§ DATA EXTRACT:

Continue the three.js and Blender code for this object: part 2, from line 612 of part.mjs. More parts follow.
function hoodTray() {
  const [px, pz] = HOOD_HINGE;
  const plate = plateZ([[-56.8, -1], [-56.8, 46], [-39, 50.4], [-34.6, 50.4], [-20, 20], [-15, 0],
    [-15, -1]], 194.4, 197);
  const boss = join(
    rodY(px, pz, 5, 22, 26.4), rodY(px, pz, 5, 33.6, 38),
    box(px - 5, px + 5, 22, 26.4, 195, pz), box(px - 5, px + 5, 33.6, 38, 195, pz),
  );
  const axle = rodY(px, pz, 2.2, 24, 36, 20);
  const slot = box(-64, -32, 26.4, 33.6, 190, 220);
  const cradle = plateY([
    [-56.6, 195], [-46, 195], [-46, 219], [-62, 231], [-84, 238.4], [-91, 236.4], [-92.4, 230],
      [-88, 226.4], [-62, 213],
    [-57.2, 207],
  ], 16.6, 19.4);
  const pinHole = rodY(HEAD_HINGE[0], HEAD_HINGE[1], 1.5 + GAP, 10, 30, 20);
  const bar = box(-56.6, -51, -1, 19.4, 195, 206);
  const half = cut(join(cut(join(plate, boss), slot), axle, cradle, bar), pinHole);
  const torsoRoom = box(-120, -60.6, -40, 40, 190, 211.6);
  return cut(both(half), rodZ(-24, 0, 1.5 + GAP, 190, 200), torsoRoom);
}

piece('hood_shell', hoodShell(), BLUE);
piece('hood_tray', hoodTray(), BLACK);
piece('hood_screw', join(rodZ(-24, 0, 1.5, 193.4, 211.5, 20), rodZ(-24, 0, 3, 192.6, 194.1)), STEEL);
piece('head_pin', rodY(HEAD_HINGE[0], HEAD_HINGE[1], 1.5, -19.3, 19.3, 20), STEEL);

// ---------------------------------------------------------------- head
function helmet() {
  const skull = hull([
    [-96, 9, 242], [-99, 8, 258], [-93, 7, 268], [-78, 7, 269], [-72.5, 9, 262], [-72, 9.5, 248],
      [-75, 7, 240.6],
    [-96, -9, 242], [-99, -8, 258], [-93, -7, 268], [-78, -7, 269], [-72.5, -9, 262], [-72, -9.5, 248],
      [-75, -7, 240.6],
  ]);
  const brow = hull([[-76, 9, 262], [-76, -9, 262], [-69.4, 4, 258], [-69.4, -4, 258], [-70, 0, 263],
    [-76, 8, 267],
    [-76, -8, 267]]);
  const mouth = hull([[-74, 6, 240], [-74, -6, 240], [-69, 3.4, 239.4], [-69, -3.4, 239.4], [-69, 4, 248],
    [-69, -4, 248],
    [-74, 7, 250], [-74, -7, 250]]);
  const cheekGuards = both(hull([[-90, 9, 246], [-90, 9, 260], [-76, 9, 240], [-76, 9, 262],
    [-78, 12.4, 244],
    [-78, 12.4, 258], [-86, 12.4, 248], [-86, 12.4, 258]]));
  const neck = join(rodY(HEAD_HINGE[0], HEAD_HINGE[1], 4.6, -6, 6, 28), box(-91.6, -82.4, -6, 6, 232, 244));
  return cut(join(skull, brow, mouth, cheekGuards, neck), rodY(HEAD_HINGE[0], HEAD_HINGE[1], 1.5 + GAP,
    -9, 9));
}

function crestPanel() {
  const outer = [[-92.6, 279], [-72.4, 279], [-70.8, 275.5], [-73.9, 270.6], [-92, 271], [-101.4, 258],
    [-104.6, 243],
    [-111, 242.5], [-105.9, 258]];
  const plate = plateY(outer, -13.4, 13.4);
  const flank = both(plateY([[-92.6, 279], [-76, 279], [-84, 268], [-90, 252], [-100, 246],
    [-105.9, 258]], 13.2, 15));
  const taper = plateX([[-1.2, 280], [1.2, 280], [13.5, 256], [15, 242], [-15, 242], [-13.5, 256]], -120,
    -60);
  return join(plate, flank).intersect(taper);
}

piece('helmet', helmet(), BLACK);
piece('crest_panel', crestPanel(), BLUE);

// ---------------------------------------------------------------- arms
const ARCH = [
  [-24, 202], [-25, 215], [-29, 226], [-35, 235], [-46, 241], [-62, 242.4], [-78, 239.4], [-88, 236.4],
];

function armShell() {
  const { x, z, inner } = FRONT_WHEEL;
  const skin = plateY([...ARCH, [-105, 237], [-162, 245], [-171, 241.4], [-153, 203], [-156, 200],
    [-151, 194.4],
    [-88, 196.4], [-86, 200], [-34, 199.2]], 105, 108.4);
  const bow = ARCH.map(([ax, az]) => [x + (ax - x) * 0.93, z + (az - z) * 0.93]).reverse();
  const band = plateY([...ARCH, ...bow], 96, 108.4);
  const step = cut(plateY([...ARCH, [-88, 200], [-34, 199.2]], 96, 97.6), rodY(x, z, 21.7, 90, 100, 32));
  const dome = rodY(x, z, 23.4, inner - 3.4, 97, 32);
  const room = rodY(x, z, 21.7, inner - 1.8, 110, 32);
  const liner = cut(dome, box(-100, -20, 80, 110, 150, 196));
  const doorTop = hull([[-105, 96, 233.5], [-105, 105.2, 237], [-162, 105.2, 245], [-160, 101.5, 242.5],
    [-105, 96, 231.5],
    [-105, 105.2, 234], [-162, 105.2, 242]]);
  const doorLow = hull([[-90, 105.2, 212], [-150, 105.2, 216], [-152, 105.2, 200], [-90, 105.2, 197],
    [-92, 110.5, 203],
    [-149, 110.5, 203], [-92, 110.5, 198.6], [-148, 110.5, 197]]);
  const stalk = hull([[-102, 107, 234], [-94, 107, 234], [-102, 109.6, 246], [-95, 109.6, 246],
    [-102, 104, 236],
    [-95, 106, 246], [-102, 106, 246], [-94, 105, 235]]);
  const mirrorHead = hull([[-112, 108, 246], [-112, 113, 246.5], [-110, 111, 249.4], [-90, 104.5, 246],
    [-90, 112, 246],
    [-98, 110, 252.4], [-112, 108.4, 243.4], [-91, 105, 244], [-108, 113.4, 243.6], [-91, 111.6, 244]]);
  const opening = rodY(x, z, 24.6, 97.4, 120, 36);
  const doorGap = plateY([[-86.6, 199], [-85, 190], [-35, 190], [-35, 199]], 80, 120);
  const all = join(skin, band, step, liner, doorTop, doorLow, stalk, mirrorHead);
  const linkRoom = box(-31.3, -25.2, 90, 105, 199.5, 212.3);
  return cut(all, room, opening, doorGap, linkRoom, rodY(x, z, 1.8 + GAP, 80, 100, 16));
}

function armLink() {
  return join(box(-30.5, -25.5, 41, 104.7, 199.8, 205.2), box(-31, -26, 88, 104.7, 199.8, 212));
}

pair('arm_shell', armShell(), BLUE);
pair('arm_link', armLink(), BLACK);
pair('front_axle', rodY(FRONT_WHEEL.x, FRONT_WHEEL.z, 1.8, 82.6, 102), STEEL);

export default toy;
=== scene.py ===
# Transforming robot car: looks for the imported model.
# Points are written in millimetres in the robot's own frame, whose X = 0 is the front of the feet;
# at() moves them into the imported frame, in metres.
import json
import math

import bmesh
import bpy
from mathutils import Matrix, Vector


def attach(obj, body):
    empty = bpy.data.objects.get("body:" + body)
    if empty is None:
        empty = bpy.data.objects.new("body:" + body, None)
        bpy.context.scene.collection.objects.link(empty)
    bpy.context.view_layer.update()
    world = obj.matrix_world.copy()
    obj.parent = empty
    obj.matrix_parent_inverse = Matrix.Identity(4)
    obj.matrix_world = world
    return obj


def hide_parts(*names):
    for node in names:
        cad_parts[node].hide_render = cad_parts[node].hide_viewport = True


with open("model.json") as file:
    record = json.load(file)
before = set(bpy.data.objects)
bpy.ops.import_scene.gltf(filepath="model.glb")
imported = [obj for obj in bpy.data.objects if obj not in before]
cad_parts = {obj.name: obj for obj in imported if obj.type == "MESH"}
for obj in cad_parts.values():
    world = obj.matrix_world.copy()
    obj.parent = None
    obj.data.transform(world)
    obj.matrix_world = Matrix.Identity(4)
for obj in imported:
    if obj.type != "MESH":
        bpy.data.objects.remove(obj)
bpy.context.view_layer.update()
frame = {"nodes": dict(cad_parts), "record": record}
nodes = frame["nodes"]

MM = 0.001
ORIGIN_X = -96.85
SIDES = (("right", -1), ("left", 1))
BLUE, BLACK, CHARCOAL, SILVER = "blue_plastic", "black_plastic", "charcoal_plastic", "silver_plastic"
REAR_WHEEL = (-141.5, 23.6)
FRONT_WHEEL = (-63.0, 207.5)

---

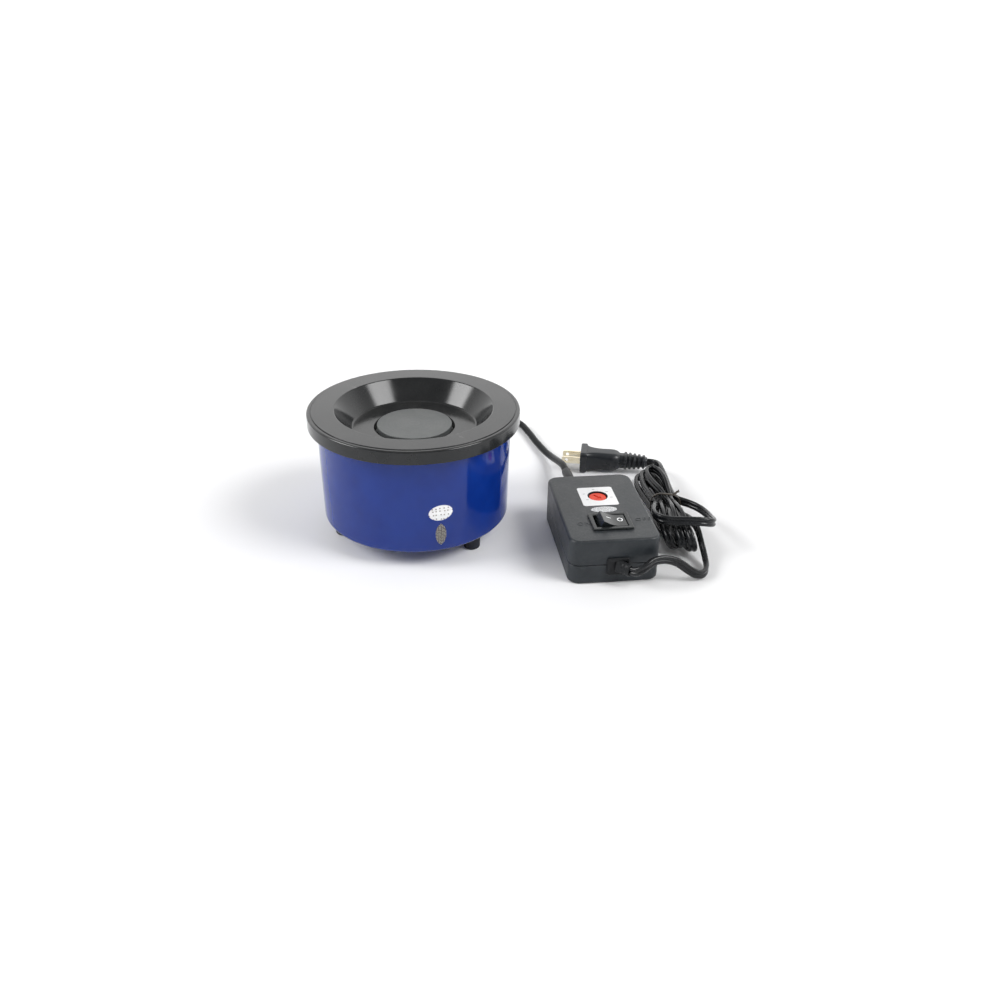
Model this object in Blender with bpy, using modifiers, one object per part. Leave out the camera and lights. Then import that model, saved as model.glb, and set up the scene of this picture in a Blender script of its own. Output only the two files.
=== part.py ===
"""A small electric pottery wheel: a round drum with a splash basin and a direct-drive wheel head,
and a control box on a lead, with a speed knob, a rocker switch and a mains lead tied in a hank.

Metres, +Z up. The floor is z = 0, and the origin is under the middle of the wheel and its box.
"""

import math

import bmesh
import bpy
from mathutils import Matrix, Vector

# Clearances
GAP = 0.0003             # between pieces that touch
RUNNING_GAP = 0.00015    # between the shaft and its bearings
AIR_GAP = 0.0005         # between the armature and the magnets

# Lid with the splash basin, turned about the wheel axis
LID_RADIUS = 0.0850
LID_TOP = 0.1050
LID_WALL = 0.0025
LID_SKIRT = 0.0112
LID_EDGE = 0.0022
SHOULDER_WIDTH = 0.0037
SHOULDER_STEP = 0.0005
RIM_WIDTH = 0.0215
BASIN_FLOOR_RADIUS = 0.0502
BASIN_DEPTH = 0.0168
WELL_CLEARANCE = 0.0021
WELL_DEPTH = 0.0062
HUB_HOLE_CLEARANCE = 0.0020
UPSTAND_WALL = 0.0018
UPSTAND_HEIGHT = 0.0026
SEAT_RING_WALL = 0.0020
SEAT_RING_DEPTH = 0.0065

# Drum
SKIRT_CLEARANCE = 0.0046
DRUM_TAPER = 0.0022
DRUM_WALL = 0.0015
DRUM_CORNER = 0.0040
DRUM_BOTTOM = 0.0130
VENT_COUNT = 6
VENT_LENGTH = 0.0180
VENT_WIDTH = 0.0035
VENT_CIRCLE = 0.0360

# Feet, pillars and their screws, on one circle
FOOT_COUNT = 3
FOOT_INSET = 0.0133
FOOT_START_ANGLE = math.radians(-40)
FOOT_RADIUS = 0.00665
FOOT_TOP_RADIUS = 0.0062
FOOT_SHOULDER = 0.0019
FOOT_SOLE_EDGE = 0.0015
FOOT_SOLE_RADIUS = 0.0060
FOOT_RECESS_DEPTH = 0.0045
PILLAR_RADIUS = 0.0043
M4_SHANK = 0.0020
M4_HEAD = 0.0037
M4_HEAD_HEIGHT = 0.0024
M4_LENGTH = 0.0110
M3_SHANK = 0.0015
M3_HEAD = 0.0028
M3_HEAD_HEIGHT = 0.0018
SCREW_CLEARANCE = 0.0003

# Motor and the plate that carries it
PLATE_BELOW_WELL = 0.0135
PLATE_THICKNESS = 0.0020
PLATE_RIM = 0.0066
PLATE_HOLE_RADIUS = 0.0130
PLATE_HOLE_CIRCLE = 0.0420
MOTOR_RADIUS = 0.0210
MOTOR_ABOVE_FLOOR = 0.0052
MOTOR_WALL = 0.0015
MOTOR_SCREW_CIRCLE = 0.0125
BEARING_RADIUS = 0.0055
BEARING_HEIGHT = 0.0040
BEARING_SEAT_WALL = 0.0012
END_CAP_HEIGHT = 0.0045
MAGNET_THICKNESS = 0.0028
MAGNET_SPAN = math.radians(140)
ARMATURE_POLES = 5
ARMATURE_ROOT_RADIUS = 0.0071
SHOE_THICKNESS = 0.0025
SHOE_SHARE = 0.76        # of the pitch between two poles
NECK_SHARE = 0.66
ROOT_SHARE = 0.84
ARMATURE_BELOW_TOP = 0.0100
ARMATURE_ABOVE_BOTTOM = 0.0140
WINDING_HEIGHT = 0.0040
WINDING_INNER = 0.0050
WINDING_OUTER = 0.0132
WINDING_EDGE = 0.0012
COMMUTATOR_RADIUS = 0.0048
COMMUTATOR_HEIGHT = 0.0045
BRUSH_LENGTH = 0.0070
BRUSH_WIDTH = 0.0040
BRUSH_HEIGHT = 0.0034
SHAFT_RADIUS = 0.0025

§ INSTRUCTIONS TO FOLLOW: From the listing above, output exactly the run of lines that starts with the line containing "Model this object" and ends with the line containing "AIR_GAP = 0.0005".

§ REPLY:
Model this object in Blender with bpy, using modifiers, one object per part. Leave out the camera and lights. Then import that model, saved as model.glb, and set up the scene of this picture in a Blender script of its own. Output only the two files.
=== part.py ===
"""A small electric pottery wheel: a round drum with a splash basin and a direct-drive wheel head,
and a control box on a lead, with a speed knob, a rocker switch and a mains lead tied in a hank.

Metres, +Z up. The floor is z = 0, and the origin is under the middle of the wheel and its box.
"""

import math

import bmesh
import bpy
from mathutils import Matrix, Vector

# Clearances
GAP = 0.0003             # between pieces that touch
RUNNING_GAP = 0.00015    # between the shaft and its bearings
AIR_GAP = 0.0005         # between the armature and the magnets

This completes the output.